Tuesday, September 9, 2008
Unfortunately...it doesn't work like that. And the worst is when I can tell that something is wrong...someone isn't happy, and I try to say the right thing at the right time but *shrugs* but I feel like I should be doing more and that is what gets me. And I probably do more than most people, but it still isn't enough. I care too deeply, too much, and when I can't fix things, it bothers me. The worst is I can tell fake happiness from real happiness-just by looking in someone's eye. Sometimes not even then. Sometimes, I could be an hour or two away from someone-haven't seen them in weeks, months or even years, and just know. I don't know how I know-I just do. And I don't know what is on their mind or can predict the future-so don't bother asking. I just know when someone is sad.
Unfortunately, its not a talent or gift that I flaunt. Most people think its nuts (the ones that I do tell...) or that I am slightly crazy (not in a good way crazy) or it scares people.

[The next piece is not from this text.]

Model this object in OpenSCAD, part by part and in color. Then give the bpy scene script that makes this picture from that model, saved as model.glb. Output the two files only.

I had a lot of friends get scared because they spent days, weeks, months protecting themselves, hiding inward, and one person just comes along and sees right past that. And it scary. Trust me, I have felt that before. So, I know how it feels-and sometimes I wanted to run away or hide under a rock. And it is a scary feeling.
The problem is once I see that you block me, it is almost easier for me. I know it probably doesn't make much sense at all. And sometimes when I write it, it actually makes less sense to me-and sounds ridiculous and I am sure you are disbelieving. Or at least some of you out there are disbelieving. And that is fine with me. But I still know. And don't even try to use "misdirection" or "hiding your eyes"-doesn't matter-I can still tell.

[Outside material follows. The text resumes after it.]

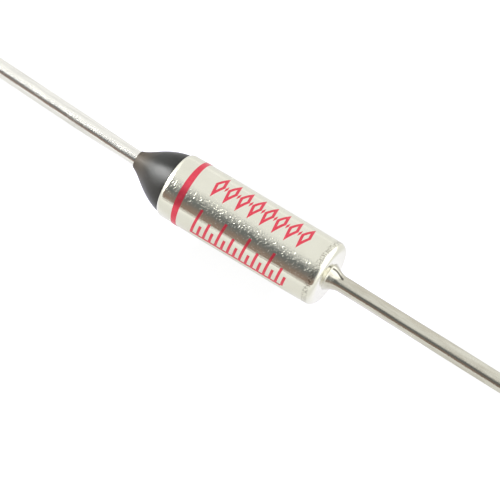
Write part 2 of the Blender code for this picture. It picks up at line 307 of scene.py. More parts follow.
east, north, height = tent.parts(tent.made("ShaderNodeTexCoord", name="Generated"))
climb = height.math("ARCTAN2", height, 0 - north)
sideways = east - PATCH_TURN
patch_top = PATCH_HIGH + sideways.at_most(0.0) * PATCH_HIGH_SLOPES[0]
patch_top = patch_top + sideways.at_least(0.0) * PATCH_HIGH_SLOPES[1]
bump = ramp(tent, east, *PATCH_BUMP_START) * (1 - ramp(tent, east, *PATCH_BUMP_END))
patch_top = patch_top + bump * PATCH_BUMP
patch = edge(tent, climb, PATCH_LOW, PATCH_LOW_BLUR)
patch = patch * (1 - edge(tent, climb - patch_top, 0.0, PATCH_HIGH_BLUR))
patch = patch * edge(tent, east, PATCH_LEFT, PATCH_LEFT_BLUR)
patch = patch * (1 - edge(tent, east, PATCH_RIGHT, PATCH_RIGHT_BLUR))
patch_tone = mixed(tent, ramp(tent, climb, *PATCH_TONE_CHANGE), PATCH_TABLE_TONE, PATCH_ROOM_TONE)
print(f"tent at {TENT_LIGHT}, dim patch from {PATCH_LOW / DEGREE:.1f} degrees up")

# %% [markdown]
# Two softboxes glow through the tent, one beyond each end of the fuse. The first stands upright:
# its near edge is hard, and cuts the sheen on the resin off along a line from tip to rim. Its
# spill whitens the rolled rim. The second whitens the rounded edge of the closed end. Each is a
# box of directions, by the turn away from the fuse's own axis and by the height over the floor.
# A tent is sewn from sheets, and one faint seam at the back draws a grey line in that white edge.
# Like the dim patch, they only show in what is glossy: dull surfaces are lit by the even tent.

# %% World: two softboxes, and the whole tent
RESIN_GLOW, RIM_GLOW, END_GLOW = 19.0, 0.4, 0.8
SEAM_PLACE, SEAM_HALF, SEAM_SHADE = 0.06, (0.04, 0.14), 0.45

rise = height.math("ARCSINE", height)
past_open_end = north.math("ARCTAN2", north, 0 - east)
past_closed_end = north.math("ARCTAN2", north, east)


def box_between(turn, front, back, low, high):
    """A share that is 1 inside a box of directions. Each side is where it starts and ends."""
    front, back, low, high = ([a * DEGREE for a in side] for side in (front, back, low, high))
    across = ramp(tent, turn, *front) * (1 - ramp(tent, turn, *back))
    return across * ramp(tent, rise, *low) * (1 - ramp(tent, rise, *high))


resin_box = box_between(past_open_end, (-44, 2), (10, 19), (-20, 50), (46, 60))
rim_box = box_between(past_open_end, (-56, -44), (42, 54), (-12, 2), (54, 62))
end_box = box_between(past_closed_end, (-30, -10), (88, 100), (-20, -8), (60, 76))
path = tent.add("ShaderNodeLightPath")
mirrored = tent.out(path, "Is Glossy Ray")
boxes = resin_box * RESIN_GLOW + rim_box * RIM_GLOW + end_box * END_GLOW
seam = (1 - ramp(tent, (east - SEAM_PLACE).size(), *SEAM_HALF)) * ramp(tent, north, 0.0, 0.2)
tent_level = (TENT_LIGHT + boxes * mirrored) * (1 - seam * mirrored * SEAM_SHADE)
tent_colour = mixed(tent, patch * mirrored, tent.grey(tent_level), patch_tone)
backdrop = tent.made("ShaderNodeBackground", None, {"Color": (1.0, 1.0, 1.0, 1.0), "Strength": 1.0})
tent_walls = tent.made("ShaderNodeBackground", None, {"Color": tent_colour, "Strength": 1.0})
seen = tent.out(path, "Is Camera Ray")
tent_shader = tent.made("ShaderNodeMixShader", None, {0: seen, 1: tent_walls, 2: backdrop})
tent.add("ShaderNodeOutputWorld", None, {"Surface": tent_shader})
bpy.context.scene.view_settings.view_transform = "Standard"
print("two softboxes and a seam in the tent")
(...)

But right now...I wish I could do more. I know kind words can go a long way, and touch someone in their heart-but I just feel like it is not enough. *contemplates what else I can do*
Friday, September 5, 2008
Okay, I love work. I was super excited to go back to work. And one of the biggest reasons (besides the love of my job and all, besides the kids) is that I get to be in a room that is air conditioned. Which is great, because our AC hasn't worked since early July! Well today, I was working and the ac broke at work and it is hot out! So, I worked all day in a non-ac place. And then came home to a non-ac'd house...and well now, I am so incredibly hot and sticky and feel yucky and crabby. *sighs*
On the plus side, American girl came out with new items today. Now, I know that I am fairly easy to buy for-but in case if anyone is ever stuck, and it is the holidays, or my birthday or just because I am crabby and need a cheering up gift.
Type in my name or this number: 14795021
And select something for me :) It is really, really quite easy. Sentimentally, I love the dolls; because then I remember who actually GAVE it to me...but I accept all sorts of gifts. And if you can't decide you can go here:
And get me a handy, dandy gift certificate. And you can all do it in a hot pop tart second online too. :o)

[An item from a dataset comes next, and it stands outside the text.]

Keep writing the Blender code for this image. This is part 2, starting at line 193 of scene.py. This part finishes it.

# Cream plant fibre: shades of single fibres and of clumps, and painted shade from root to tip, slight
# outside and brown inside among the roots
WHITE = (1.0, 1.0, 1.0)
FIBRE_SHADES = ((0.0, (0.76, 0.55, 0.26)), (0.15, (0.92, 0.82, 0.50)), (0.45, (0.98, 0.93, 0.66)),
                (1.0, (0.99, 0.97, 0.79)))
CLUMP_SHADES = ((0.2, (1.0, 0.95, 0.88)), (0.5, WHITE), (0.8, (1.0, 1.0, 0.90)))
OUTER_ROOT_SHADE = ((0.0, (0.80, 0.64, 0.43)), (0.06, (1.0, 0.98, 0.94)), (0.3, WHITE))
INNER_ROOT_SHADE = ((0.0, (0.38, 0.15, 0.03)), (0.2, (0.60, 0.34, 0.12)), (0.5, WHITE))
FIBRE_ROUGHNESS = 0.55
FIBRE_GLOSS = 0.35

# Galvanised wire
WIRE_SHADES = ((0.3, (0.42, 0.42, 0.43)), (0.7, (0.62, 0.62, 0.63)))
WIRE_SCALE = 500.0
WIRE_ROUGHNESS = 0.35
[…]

So what are you waiting for...
Pssst....it would be nice to get a cheering up gift today due to the heat. *smiles*
Maybe some nice winter clothes, so I can look forward to the winter-the snowboarding set is ADORABLE. Or a nice baking set...because you know that I love to bake, and thus my dolls love to bake.
Here is a picture of my dolls baking from a year ago-unfortunately, they did not have the handy dandy baking set-which would have made their baking far superior then that day.
So you see...I need the new baking set :)
And the boots. They are pink...too boot!.
Pssst...and you know the gold care bear is always nice too.